Please list all lines of the material below in which the string "parts" occurs.

Entries with model source code:

* * * * * * *

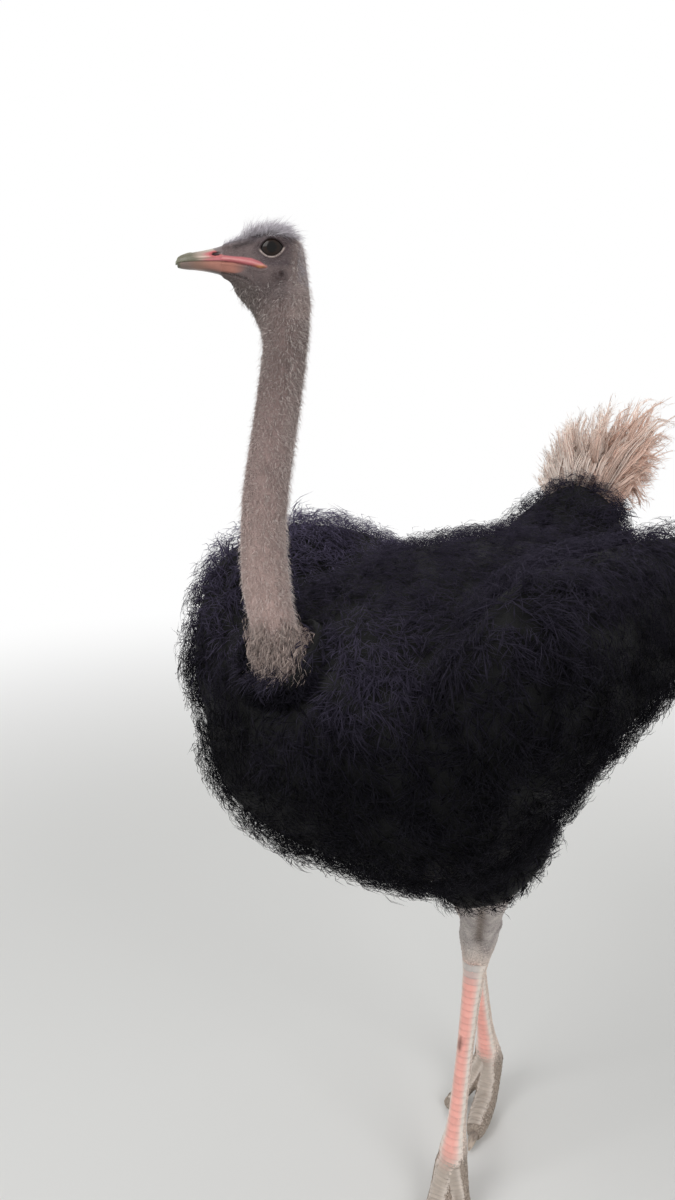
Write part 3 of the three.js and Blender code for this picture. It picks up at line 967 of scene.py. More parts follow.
def aroundBody(points):
    # an unwrap of the body: round its long axis, and from tail to breast
    left = points[:, 0] - standX
    forward = standY - points[:, 1]
    turn = np.arctan2(left, points[:, 2] - 1.24) / (2 * math.pi) + 0.5
    return np.stack([0.01 + 0.98 * turn, 0.01 + 0.98 * (forward + 0.78) / 1.46], 1)


# body plumage: loose black plumes whose fine barbs don't hold together
plumage = {
    "black": "#08080a",
    "lit": "#232128",  # painted light, on plumes that face the sky
    "sheen": "#665f78",  # a painted sheen, on the right wing and beside the collar
    "plumes": 16500,
    "spacing": 0.0098,
    "footPlumes": 900,  # short ones at the foot of the neck
    "thighPlumes": 2400,
    "fillPlumes": 14000,  # tried in bare spots, and kept this far from any other root
    "bareRound": 0.013,
    "shaftRun": 0.026,
    "shaftRise": 0.022,
    "kinds": [
        {"number": 3, "long": 0.040, "wide": 0.0030, "fan": 0.45, "low": -0.25, "high": 0.02, "lift": 0.75,
         "tone": 0.8, "straight": True},
        {"number": 5, "long": 0.034, "wide": 0.0011, "fan": 0.80, "low": -0.12, "high": 0.42, "lift": 1.0,
         "tone": 1.0, "straight": False},
    ],
    "lockWide": 0.075,
    "lockLean": 0.012,
    "bodyRound": 0.26,  # barbs bend down round a body of about this radius
    "tousle": 0.55,
    "neckFoot": 1.400,  # height where the black begins below the neck
    "seed": 11,
}


def bodyFlow(points, normals, rng):
    forward = standY - points[:, 1]
    direction = np.zeros_like(points)
    direction[:, 1] = 1.0 - 0.75 * smoothstep(0.35, 0.6, forward)  # backwards
    direction[:, 2] = -0.55 - 0.6 * smoothstep(0.3, 0.6, forward)
    direction[:, 0] = 0.25 * np.sign(points[:, 0] - standX)
    direction = turned(direction, normals, 0.6 * grain(points, 0.21, 1.0))
    direction[:, 2] -= 0.7 * smoothstep(0.95, 0.82, points[:, 2])
    # where the lie would part, as on the front of a wing, each plume goes its own way
    lie = direction - (direction * normals).sum(1, keepdims=True) * normals
    stray = np.cross(normals, rng.standard_normal(points.shape))
    return unit(lie + plumage["tousle"] * stray)


def barbPaths(where, facing, flow, size, high, run, kind, rng):
    # barbs leave the plume all along its shaft and turn away from its lie
    number = kind["number"]
    t = (np.arange(number) + rng.random((len(where), number))) / number
    across = np.cross(facing, flow)[:, None]
    along = flow[:, None]
    outward = facing[:, None]
    start = where[:, None] + along * (run * size[:, None] * t)[..., None]
    start = start + outward * (high[:, None] * (1 - (1 - t) ** 2))[..., None]
    fan = rng.normal(0, kind["fan"], t.shape)[..., None]
    direction = along * np.cos(fan) + across * np.sin(fan)
    long = kind["long"] * size[:, None] * rng.uniform(0.6, 1.35, t.shape)
    stand = rng.uniform(kind["low"], kind["high"], t.shape) * long
    stand -= (run * size[:, None] * t + long) ** 2 / (2 * plumage["bodyRound"])
    long, stand = long[..., None], stand[..., None]
    tip = start + direction * long + outward * stand
    bend = (start + tip) / 2 + outward * 0.0004
    if not kind["straight"]:
        hook = rng.normal(0, 0.16, t.shape)[..., None]
        bend = bend + (outward * 0.12 + across * hook) * long
    return np.stack([start, bend, tip], 2).reshape(-1, 3, 3)


def plumes(where, facing, flow, size, rise, colour, patches, rng, look):
    # each plume has a few flat barbs that lie low and more loose ones above them
    parts = []
    # neighbours lean together, which gathers them in soft locks
    lean = np.stack([grain(where, look["lockWide"], seed) for seed in (3.0, 9.0, 14.0)], -1)
    lean = (lean - (lean * facing).sum(1, keepdims=True) * facing) * look["lockLean"]
    for kind in look["kinds"]:
        number = kind["number"]
        high = look["shaftRise"] * rise * kind["lift"]
        paths = barbPaths(where, facing, flow, size, high, look["shaftRun"], kind, rng)
        paths = paths + np.repeat(lean, number, 0)[:, None] * np.array([0, 0.4, 1.0])[None, :, None]
        # each kind's tone paints the low barbs darker, as painted shade under the loose ones above them
        tones = np.repeat(colour * kind["tone"], number, 0) * rng.uniform(0.88, 1.14, (len(paths), 1))
        wide = kind["wide"] * rng.uniform(0.6, 1.25, len(paths))
        parts.append(slivers(paths, np.repeat(facing, number, 0), wide, wide * 0.6, tones,
                             np.repeat(patches, number, 0), fold=kind["straight"], soft=0.7))
    return parts


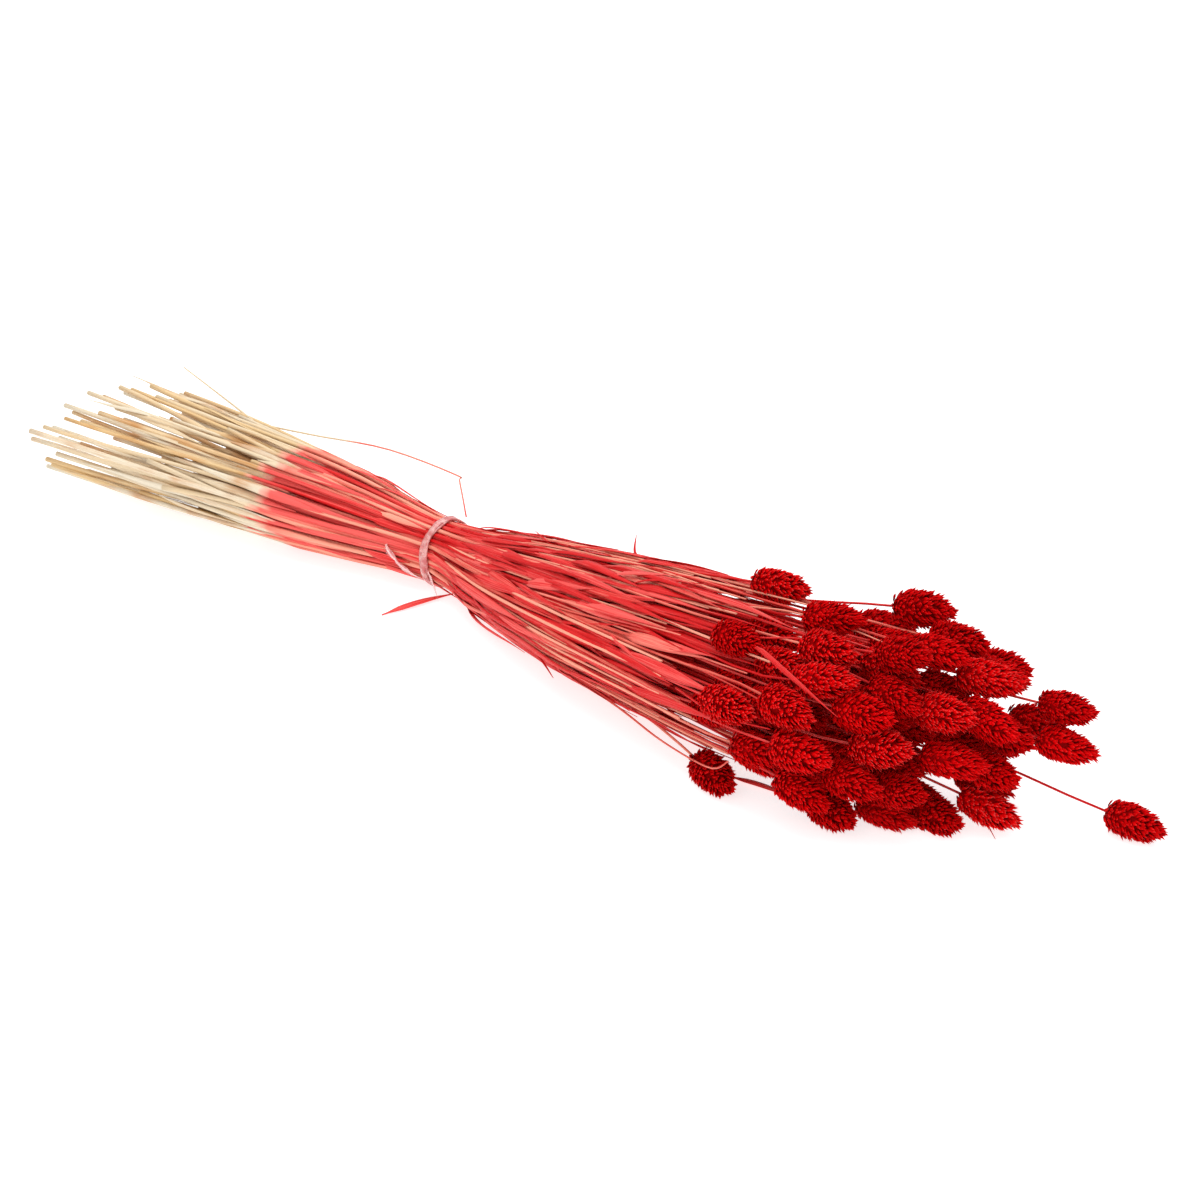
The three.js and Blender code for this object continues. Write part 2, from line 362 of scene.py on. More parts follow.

* * * * * * *

EXERCISE RESULT:
Write part 3 of the three.js and Blender code for this picture. It picks up at line 967 of scene.py. More parts follow.
    parts = []
        parts.append(slivers(paths, np.repeat(facing, number, 0), wide, wide * 0.6, tones,
    return parts
The three.js and Blender code for this object continues. Write part 2, from line 362 of scene.py on. More parts follow.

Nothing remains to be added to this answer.